▶ **DATA SECTION**:
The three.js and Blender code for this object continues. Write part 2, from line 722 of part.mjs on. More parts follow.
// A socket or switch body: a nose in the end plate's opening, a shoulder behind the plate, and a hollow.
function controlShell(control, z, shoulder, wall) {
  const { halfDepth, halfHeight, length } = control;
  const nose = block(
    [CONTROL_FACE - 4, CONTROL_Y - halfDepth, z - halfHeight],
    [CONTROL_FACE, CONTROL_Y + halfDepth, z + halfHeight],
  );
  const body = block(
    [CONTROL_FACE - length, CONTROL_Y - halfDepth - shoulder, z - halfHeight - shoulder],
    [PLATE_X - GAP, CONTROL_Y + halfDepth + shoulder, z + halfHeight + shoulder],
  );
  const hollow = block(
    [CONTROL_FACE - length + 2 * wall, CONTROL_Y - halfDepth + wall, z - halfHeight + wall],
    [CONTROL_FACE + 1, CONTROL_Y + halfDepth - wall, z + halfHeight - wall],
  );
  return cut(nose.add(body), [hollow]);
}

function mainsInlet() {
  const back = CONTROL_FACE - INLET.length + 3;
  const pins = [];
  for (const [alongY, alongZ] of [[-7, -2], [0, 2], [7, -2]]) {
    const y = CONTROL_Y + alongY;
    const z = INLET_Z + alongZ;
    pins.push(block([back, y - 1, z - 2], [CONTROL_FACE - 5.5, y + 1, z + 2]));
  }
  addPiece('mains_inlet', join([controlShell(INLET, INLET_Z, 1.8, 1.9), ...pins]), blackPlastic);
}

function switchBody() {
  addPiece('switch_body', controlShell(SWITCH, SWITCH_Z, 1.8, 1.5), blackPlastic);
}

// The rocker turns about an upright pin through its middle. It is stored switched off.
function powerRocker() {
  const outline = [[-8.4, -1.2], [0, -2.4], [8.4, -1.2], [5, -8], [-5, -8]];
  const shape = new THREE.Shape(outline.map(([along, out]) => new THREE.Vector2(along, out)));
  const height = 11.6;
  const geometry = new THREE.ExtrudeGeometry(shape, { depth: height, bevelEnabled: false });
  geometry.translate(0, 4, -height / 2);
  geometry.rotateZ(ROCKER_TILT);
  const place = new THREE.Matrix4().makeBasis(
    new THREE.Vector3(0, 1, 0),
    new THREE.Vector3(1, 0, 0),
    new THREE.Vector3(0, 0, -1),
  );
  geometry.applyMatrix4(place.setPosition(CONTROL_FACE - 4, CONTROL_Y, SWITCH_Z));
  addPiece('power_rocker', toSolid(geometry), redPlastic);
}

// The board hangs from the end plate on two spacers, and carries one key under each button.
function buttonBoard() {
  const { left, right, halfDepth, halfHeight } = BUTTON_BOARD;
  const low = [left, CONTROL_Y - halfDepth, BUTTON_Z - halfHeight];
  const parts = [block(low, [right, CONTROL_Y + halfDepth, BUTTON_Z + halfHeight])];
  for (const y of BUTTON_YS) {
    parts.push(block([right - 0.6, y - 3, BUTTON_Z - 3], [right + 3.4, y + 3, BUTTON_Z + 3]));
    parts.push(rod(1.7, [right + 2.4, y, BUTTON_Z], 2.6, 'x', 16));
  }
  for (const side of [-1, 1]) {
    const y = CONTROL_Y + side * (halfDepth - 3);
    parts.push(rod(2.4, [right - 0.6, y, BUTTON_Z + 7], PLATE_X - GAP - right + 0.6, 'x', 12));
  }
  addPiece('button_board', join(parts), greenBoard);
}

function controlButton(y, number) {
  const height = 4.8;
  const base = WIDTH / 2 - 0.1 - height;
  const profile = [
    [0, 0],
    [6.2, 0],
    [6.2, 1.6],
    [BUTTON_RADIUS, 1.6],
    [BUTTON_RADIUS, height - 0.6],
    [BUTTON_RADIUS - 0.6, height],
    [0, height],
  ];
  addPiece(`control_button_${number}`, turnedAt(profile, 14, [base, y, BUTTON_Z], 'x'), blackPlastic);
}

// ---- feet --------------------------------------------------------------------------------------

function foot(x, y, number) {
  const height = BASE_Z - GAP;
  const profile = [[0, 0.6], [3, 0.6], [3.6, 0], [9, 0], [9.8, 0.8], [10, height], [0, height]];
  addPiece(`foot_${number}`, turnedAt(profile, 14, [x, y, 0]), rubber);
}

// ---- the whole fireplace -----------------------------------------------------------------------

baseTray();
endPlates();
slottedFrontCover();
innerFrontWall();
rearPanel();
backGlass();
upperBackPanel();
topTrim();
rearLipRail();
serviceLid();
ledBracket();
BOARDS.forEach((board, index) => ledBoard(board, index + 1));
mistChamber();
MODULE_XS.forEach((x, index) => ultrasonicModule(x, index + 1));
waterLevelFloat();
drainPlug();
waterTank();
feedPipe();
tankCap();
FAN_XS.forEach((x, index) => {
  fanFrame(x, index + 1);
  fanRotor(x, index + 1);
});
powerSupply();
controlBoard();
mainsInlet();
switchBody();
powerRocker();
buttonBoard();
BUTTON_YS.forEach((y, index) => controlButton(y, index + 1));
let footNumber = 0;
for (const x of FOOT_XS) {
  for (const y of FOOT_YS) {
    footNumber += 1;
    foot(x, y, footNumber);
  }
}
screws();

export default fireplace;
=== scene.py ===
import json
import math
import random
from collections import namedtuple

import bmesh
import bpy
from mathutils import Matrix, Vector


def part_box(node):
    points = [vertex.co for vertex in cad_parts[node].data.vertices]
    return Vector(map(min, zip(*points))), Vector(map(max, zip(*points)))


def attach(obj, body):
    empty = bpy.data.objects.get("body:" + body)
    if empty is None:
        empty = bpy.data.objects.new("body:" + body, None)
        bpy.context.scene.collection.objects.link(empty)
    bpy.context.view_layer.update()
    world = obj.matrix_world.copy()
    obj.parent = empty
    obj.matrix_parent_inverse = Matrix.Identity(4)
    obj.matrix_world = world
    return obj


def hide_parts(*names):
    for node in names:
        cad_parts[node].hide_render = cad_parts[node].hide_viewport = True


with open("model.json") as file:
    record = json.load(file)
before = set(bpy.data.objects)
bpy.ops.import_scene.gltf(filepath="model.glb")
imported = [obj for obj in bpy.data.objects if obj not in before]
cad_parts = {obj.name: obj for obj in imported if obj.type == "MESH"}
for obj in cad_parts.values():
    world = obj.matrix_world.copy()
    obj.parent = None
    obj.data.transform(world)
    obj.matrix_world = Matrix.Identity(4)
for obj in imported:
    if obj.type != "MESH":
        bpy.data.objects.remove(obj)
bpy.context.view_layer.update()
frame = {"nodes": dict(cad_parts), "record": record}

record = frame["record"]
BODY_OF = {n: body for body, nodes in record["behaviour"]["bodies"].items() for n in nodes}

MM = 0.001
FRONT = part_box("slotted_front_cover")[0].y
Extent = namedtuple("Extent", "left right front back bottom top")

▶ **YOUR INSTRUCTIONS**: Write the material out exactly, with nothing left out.

▶ **CORRECT RESULT**:
The three.js and Blender code for this object continues. Write part 2, from line 722 of part.mjs on. More parts follow.
// A socket or switch body: a nose in the end plate's opening, a shoulder behind the plate, and a hollow.
function controlShell(control, z, shoulder, wall) {
  const { halfDepth, halfHeight, length } = control;
  const nose = block(
    [CONTROL_FACE - 4, CONTROL_Y - halfDepth, z - halfHeight],
    [CONTROL_FACE, CONTROL_Y + halfDepth, z + halfHeight],
  );
  const body = block(
    [CONTROL_FACE - length, CONTROL_Y - halfDepth - shoulder, z - halfHeight - shoulder],
    [PLATE_X - GAP, CONTROL_Y + halfDepth + shoulder, z + halfHeight + shoulder],
  );
  const hollow = block(
    [CONTROL_FACE - length + 2 * wall, CONTROL_Y - halfDepth + wall, z - halfHeight + wall],
    [CONTROL_FACE + 1, CONTROL_Y + halfDepth - wall, z + halfHeight - wall],
  );
  return cut(nose.add(body), [hollow]);
}

function mainsInlet() {
  const back = CONTROL_FACE - INLET.length + 3;
  const pins = [];
  for (const [alongY, alongZ] of [[-7, -2], [0, 2], [7, -2]]) {
    const y = CONTROL_Y + alongY;
    const z = INLET_Z + alongZ;
    pins.push(block([back, y - 1, z - 2], [CONTROL_FACE - 5.5, y + 1, z + 2]));
  }
  addPiece('mains_inlet', join([controlShell(INLET, INLET_Z, 1.8, 1.9), ...pins]), blackPlastic);
}

function switchBody() {
  addPiece('switch_body', controlShell(SWITCH, SWITCH_Z, 1.8, 1.5), blackPlastic);
}

// The rocker turns about an upright pin through its middle. It is stored switched off.
function powerRocker() {
  const outline = [[-8.4, -1.2], [0, -2.4], [8.4, -1.2], [5, -8], [-5, -8]];
  const shape = new THREE.Shape(outline.map(([along, out]) => new THREE.Vector2(along, out)));
  const height = 11.6;
  const geometry = new THREE.ExtrudeGeometry(shape, { depth: height, bevelEnabled: false });
  geometry.translate(0, 4, -height / 2);
  geometry.rotateZ(ROCKER_TILT);
  const place = new THREE.Matrix4().makeBasis(
    new THREE.Vector3(0, 1, 0),
    new THREE.Vector3(1, 0, 0),
    new THREE.Vector3(0, 0, -1),
  );
  geometry.applyMatrix4(place.setPosition(CONTROL_FACE - 4, CONTROL_Y, SWITCH_Z));
  addPiece('power_rocker', toSolid(geometry), redPlastic);
}

// The board hangs from the end plate on two spacers, and carries one key under each button.
function buttonBoard() {
  const { left, right, halfDepth, halfHeight } = BUTTON_BOARD;
  const low = [left, CONTROL_Y - halfDepth, BUTTON_Z - halfHeight];
  const parts = [block(low, [right, CONTROL_Y + halfDepth, BUTTON_Z + halfHeight])];
  for (const y of BUTTON_YS) {
    parts.push(block([right - 0.6, y - 3, BUTTON_Z - 3], [right + 3.4, y + 3, BUTTON_Z + 3]));
    parts.push(rod(1.7, [right + 2.4, y, BUTTON_Z], 2.6, 'x', 16));
  }
  for (const side of [-1, 1]) {
    const y = CONTROL_Y + side * (halfDepth - 3);
    parts.push(rod(2.4, [right - 0.6, y, BUTTON_Z + 7], PLATE_X - GAP - right + 0.6, 'x', 12));
  }
  addPiece('button_board', join(parts), greenBoard);
}

function controlButton(y, number) {
  const height = 4.8;
  const base = WIDTH / 2 - 0.1 - height;
  const profile = [
    [0, 0],
    [6.2, 0],
    [6.2, 1.6],
    [BUTTON_RADIUS, 1.6],
    [BUTTON_RADIUS, height - 0.6],
    [BUTTON_RADIUS - 0.6, height],
    [0, height],
  ];
  addPiece(`control_button_${number}`, turnedAt(profile, 14, [base, y, BUTTON_Z], 'x'), blackPlastic);
}

// ---- feet --------------------------------------------------------------------------------------

function foot(x, y, number) {
  const height = BASE_Z - GAP;
  const profile = [[0, 0.6], [3, 0.6], [3.6, 0], [9, 0], [9.8, 0.8], [10, height], [0, height]];
  addPiece(`foot_${number}`, turnedAt(profile, 14, [x, y, 0]), rubber);
}

// ---- the whole fireplace -----------------------------------------------------------------------

baseTray();
endPlates();
slottedFrontCover();
innerFrontWall();
rearPanel();
backGlass();
upperBackPanel();
topTrim();
rearLipRail();
serviceLid();
ledBracket();
BOARDS.forEach((board, index) => ledBoard(board, index + 1));
mistChamber();
MODULE_XS.forEach((x, index) => ultrasonicModule(x, index + 1));
waterLevelFloat();
drainPlug();
waterTank();
feedPipe();
tankCap();
FAN_XS.forEach((x, index) => {
  fanFrame(x, index + 1);
  fanRotor(x, index + 1);
});
powerSupply();
controlBoard();
mainsInlet();
switchBody();
powerRocker();
buttonBoard();
BUTTON_YS.forEach((y, index) => controlButton(y, index + 1));
let footNumber = 0;
for (const x of FOOT_XS) {
  for (const y of FOOT_YS) {
    footNumber += 1;
    foot(x, y, footNumber);
  }
}
screws();

export default fireplace;
=== scene.py ===
import json
import math
import random
from collections import namedtuple

import bmesh
import bpy
from mathutils import Matrix, Vector


def part_box(node):
    points = [vertex.co for vertex in cad_parts[node].data.vertices]
    return Vector(map(min, zip(*points))), Vector(map(max, zip(*points)))


def attach(obj, body):
    empty = bpy.data.objects.get("body:" + body)
    if empty is None:
        empty = bpy.data.objects.new("body:" + body, None)
        bpy.context.scene.collection.objects.link(empty)
    bpy.context.view_layer.update()
    world = obj.matrix_world.copy()
    obj.parent = empty
    obj.matrix_parent_inverse = Matrix.Identity(4)
    obj.matrix_world = world
    return obj


def hide_parts(*names):
    for node in names:
        cad_parts[node].hide_render = cad_parts[node].hide_viewport = True


with open("model.json") as file:
    record = json.load(file)
before = set(bpy.data.objects)
bpy.ops.import_scene.gltf(filepath="model.glb")
imported = [obj for obj in bpy.data.objects if obj not in before]
cad_parts = {obj.name: obj for obj in imported if obj.type == "MESH"}
for obj in cad_parts.values():
    world = obj.matrix_world.copy()
    obj.parent = None
    obj.data.transform(world)
    obj.matrix_world = Matrix.Identity(4)
for obj in imported:
    if obj.type != "MESH":
        bpy.data.objects.remove(obj)
bpy.context.view_layer.update()
frame = {"nodes": dict(cad_parts), "record": record}

record = frame["record"]
BODY_OF = {n: body for body, nodes in record["behaviour"]["bodies"].items() for n in nodes}

MM = 0.001
FRONT = part_box("slotted_front_cover")[0].y
Extent = namedtuple("Extent", "left right front back bottom top")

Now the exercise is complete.